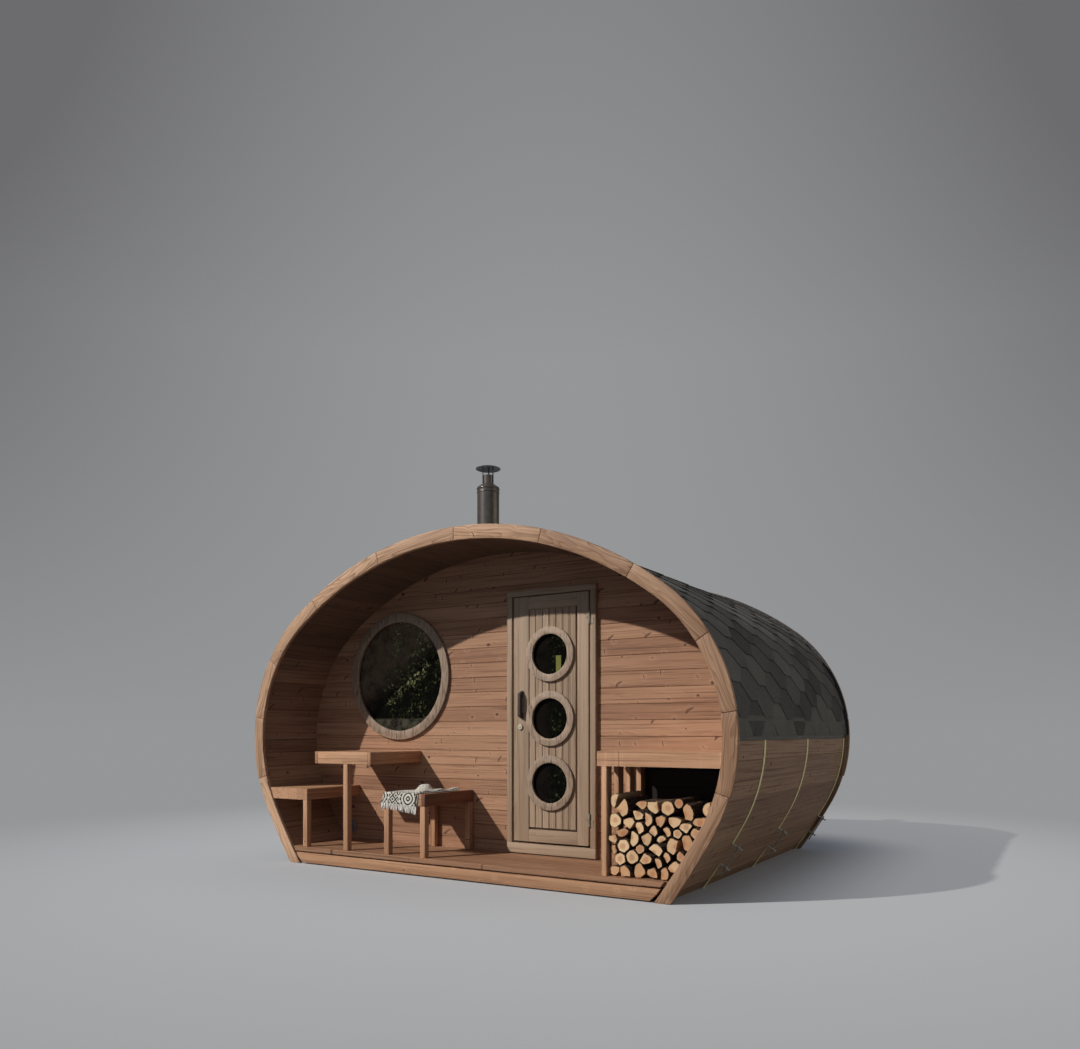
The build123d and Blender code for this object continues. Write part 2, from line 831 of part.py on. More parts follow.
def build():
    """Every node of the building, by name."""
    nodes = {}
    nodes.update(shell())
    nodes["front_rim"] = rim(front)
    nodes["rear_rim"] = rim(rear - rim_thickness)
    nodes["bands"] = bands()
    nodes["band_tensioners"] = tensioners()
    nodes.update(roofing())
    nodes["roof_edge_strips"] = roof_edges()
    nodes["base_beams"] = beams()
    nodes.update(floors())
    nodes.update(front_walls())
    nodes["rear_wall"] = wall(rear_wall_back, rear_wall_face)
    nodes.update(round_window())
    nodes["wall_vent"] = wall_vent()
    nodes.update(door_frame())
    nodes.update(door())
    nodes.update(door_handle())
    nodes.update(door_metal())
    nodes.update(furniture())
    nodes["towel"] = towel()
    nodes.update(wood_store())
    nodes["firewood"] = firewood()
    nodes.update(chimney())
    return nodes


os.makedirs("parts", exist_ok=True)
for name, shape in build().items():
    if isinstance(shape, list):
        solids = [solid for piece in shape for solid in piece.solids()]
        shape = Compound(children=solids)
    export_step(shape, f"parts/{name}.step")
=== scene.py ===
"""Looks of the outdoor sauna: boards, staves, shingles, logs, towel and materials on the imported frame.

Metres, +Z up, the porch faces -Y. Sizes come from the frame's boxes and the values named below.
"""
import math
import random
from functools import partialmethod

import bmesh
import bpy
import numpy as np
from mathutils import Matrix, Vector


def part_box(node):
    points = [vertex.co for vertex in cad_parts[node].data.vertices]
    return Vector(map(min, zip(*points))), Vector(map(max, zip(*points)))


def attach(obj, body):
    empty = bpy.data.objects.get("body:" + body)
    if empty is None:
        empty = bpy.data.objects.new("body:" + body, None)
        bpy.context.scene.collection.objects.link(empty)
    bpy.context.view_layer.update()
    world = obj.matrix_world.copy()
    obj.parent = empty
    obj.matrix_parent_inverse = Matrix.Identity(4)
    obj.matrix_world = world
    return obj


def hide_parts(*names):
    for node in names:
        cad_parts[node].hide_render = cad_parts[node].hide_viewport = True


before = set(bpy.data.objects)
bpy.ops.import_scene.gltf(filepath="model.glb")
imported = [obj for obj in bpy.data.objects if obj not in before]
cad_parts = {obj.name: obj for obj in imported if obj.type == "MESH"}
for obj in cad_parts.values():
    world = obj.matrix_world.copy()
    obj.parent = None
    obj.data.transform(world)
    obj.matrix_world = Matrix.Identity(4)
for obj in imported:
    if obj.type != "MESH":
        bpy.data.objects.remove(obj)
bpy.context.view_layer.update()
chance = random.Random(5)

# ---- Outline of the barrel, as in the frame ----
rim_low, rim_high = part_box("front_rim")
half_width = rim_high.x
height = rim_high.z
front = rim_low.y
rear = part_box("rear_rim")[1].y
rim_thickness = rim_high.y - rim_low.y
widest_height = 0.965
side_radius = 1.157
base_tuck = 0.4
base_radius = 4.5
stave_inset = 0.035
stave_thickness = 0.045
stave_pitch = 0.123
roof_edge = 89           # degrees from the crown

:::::

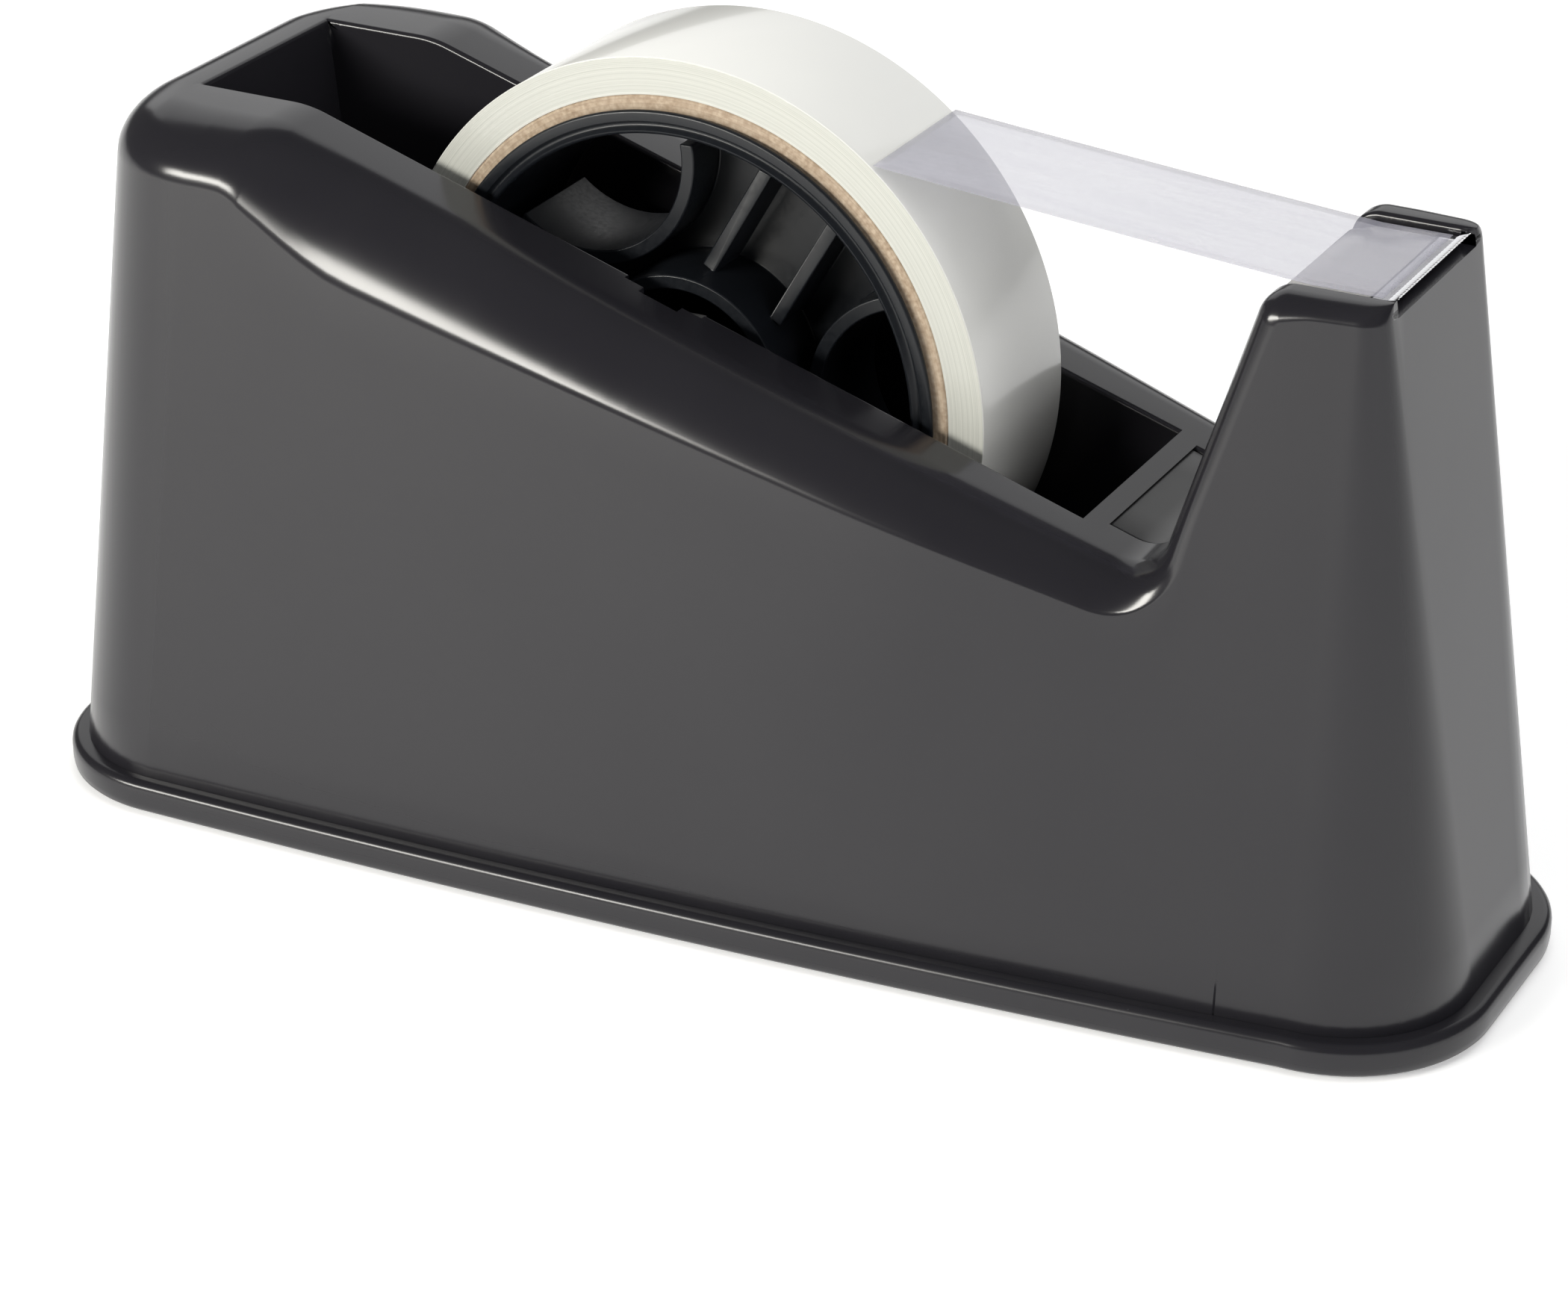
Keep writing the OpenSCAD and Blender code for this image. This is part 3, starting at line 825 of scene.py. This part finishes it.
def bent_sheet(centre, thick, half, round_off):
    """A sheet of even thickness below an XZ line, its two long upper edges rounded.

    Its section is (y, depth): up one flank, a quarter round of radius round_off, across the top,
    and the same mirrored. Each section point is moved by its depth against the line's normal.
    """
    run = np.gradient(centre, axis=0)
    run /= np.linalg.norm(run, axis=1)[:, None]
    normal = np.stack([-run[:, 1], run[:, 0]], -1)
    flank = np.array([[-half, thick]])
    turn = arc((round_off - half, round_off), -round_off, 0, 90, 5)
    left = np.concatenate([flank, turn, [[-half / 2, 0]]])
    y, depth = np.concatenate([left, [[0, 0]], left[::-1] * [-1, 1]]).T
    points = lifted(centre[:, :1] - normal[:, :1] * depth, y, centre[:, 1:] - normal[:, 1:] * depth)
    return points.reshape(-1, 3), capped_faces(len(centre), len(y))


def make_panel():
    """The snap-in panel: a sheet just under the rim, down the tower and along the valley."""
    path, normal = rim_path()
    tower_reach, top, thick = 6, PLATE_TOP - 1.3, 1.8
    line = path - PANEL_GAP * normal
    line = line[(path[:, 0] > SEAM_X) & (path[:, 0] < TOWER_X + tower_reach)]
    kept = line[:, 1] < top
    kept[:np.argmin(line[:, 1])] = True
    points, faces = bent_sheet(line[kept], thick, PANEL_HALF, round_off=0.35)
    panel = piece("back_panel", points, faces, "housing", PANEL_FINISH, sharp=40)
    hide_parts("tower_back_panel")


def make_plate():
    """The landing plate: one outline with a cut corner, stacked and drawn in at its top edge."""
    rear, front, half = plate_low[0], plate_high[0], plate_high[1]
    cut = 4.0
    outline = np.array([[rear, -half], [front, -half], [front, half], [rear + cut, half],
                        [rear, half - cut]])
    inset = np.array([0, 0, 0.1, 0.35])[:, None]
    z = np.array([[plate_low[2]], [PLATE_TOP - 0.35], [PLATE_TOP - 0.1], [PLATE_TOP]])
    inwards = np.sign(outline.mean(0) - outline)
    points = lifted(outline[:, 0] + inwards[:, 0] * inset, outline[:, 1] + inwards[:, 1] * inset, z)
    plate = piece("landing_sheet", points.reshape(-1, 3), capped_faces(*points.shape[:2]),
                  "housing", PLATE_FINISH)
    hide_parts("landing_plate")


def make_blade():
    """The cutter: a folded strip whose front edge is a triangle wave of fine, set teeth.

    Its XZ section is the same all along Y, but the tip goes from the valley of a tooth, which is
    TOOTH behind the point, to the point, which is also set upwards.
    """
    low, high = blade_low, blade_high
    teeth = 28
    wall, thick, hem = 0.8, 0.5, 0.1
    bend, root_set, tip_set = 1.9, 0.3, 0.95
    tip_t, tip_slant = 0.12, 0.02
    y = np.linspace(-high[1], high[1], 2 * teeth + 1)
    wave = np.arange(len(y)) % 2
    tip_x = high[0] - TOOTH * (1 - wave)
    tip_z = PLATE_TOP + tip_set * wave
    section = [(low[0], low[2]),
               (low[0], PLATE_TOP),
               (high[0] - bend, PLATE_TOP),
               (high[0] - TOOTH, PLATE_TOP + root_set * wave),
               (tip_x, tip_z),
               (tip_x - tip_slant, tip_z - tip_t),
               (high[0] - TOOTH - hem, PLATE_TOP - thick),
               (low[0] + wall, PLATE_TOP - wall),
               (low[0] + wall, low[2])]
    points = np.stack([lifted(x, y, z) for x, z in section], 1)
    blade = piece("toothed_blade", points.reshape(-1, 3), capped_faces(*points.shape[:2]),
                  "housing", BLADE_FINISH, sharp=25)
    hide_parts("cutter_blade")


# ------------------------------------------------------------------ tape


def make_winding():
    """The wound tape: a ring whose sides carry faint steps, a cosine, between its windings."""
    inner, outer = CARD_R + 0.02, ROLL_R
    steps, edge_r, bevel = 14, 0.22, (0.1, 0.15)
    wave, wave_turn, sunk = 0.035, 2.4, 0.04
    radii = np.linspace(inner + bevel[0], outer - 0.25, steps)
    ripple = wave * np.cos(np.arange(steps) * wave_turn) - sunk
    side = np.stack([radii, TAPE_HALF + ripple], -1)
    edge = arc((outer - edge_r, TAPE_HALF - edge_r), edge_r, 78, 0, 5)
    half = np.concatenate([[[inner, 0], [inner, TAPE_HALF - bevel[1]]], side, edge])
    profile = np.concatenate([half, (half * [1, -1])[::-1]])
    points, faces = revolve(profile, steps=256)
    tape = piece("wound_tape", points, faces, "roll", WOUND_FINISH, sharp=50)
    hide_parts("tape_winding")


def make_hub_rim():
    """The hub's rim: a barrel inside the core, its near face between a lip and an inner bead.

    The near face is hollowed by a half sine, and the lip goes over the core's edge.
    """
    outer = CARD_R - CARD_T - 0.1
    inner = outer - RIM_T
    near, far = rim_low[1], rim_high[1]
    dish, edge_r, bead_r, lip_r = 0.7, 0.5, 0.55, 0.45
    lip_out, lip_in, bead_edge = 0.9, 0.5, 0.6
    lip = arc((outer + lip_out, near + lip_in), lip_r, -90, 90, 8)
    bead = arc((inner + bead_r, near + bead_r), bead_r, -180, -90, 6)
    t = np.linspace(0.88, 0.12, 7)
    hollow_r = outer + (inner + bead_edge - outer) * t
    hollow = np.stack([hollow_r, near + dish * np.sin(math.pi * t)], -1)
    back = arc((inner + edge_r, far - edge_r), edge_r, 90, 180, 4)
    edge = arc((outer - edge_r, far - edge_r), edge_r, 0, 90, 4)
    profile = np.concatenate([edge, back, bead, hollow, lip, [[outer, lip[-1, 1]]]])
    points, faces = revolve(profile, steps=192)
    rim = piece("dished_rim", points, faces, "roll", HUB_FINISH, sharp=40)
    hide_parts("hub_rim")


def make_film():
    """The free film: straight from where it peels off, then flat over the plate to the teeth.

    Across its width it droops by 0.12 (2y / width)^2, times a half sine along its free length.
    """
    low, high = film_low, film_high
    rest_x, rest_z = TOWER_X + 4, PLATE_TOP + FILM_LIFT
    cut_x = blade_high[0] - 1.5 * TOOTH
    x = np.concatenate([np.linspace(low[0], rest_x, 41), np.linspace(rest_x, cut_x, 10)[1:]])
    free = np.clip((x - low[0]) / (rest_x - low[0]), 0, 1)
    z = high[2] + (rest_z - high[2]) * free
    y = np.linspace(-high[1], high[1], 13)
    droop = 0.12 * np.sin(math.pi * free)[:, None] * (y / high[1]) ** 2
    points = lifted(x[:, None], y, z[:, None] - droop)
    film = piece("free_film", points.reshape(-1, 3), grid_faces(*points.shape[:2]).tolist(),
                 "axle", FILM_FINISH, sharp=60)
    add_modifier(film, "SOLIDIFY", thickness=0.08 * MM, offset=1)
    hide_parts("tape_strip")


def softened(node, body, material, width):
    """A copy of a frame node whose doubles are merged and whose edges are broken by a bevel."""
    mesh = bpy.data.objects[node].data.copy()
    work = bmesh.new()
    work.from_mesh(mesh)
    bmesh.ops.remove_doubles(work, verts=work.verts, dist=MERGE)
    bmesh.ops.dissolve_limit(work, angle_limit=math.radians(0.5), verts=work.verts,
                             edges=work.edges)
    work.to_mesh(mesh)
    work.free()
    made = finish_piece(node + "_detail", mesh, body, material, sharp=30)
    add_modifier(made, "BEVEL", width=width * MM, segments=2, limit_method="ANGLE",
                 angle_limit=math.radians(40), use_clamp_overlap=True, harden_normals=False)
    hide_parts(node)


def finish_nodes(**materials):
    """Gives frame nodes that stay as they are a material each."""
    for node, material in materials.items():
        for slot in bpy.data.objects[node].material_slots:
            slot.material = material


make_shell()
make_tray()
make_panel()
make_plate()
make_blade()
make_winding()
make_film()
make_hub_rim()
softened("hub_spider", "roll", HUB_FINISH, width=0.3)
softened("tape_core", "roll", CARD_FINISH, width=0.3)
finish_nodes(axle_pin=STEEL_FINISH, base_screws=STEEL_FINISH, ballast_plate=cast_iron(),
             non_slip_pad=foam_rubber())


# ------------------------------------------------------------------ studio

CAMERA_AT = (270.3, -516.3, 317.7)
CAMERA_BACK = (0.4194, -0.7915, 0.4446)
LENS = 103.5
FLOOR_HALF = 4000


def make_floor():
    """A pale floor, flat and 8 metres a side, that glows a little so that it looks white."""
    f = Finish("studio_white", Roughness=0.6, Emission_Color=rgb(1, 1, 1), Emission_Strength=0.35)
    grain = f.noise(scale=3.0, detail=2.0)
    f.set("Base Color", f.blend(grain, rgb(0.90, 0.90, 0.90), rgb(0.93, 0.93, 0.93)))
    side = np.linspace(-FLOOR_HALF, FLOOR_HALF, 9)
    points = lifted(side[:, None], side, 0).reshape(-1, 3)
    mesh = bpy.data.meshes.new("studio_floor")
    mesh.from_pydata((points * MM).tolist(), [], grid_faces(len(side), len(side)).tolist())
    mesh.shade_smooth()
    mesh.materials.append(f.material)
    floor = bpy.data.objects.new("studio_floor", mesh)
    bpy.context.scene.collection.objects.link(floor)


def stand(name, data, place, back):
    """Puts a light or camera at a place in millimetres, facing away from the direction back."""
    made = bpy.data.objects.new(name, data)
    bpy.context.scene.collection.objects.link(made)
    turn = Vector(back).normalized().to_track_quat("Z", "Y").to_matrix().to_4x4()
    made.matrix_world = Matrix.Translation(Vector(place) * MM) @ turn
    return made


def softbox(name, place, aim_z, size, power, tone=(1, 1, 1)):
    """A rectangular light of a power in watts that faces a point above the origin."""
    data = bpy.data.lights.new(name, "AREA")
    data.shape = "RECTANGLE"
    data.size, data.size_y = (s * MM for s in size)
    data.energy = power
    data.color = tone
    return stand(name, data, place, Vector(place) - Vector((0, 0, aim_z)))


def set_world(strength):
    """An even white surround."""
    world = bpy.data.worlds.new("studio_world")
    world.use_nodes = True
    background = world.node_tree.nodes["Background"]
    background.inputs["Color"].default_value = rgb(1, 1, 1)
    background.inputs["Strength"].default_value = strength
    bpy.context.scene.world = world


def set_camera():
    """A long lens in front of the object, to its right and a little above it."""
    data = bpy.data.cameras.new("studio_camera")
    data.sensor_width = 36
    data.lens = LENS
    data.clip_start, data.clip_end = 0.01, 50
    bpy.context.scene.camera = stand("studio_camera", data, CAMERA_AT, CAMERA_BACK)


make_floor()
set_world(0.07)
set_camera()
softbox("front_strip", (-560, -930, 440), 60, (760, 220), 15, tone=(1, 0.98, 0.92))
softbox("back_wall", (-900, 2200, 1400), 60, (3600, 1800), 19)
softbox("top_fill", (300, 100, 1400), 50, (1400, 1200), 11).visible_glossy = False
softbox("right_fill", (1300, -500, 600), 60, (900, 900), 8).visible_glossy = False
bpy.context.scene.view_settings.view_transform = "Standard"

:::::

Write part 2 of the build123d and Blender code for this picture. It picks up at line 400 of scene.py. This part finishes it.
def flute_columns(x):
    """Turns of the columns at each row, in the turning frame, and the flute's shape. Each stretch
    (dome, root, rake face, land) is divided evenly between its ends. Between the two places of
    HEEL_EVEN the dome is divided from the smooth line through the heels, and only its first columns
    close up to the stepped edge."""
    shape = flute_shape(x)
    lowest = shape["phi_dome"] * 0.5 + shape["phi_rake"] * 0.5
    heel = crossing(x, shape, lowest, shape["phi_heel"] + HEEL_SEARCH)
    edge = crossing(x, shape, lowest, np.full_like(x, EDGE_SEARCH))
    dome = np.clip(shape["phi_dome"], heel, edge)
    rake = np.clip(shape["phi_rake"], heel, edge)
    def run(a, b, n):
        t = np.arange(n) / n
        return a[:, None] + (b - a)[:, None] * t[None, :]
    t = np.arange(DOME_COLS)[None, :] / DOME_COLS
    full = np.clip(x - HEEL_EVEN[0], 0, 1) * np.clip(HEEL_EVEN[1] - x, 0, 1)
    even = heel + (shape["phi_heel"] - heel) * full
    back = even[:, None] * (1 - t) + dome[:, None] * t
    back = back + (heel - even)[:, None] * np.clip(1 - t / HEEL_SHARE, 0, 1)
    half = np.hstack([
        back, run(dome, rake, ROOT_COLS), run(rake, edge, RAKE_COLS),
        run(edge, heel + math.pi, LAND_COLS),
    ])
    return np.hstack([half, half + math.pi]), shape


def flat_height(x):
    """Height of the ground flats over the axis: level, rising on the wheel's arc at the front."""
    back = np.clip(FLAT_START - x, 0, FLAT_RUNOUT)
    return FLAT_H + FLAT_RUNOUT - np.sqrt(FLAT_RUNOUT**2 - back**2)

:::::

■ Aim of the exercise ■
Extract exactly and only these lines: the line containing "The build123d and Blender code for this object", the line containing "return nodes", and every line between them.

■ Complete response ■
The build123d and Blender code for this object continues. Write part 2, from line 831 of part.py on. More parts follow.
def build():
    """Every node of the building, by name."""
    nodes = {}
    nodes.update(shell())
    nodes["front_rim"] = rim(front)
    nodes["rear_rim"] = rim(rear - rim_thickness)
    nodes["bands"] = bands()
    nodes["band_tensioners"] = tensioners()
    nodes.update(roofing())
    nodes["roof_edge_strips"] = roof_edges()
    nodes["base_beams"] = beams()
    nodes.update(floors())
    nodes.update(front_walls())
    nodes["rear_wall"] = wall(rear_wall_back, rear_wall_face)
    nodes.update(round_window())
    nodes["wall_vent"] = wall_vent()
    nodes.update(door_frame())
    nodes.update(door())
    nodes.update(door_handle())
    nodes.update(door_metal())
    nodes.update(furniture())
    nodes["towel"] = towel()
    nodes.update(wood_store())
    nodes["firewood"] = firewood()
    nodes.update(chimney())
    return nodes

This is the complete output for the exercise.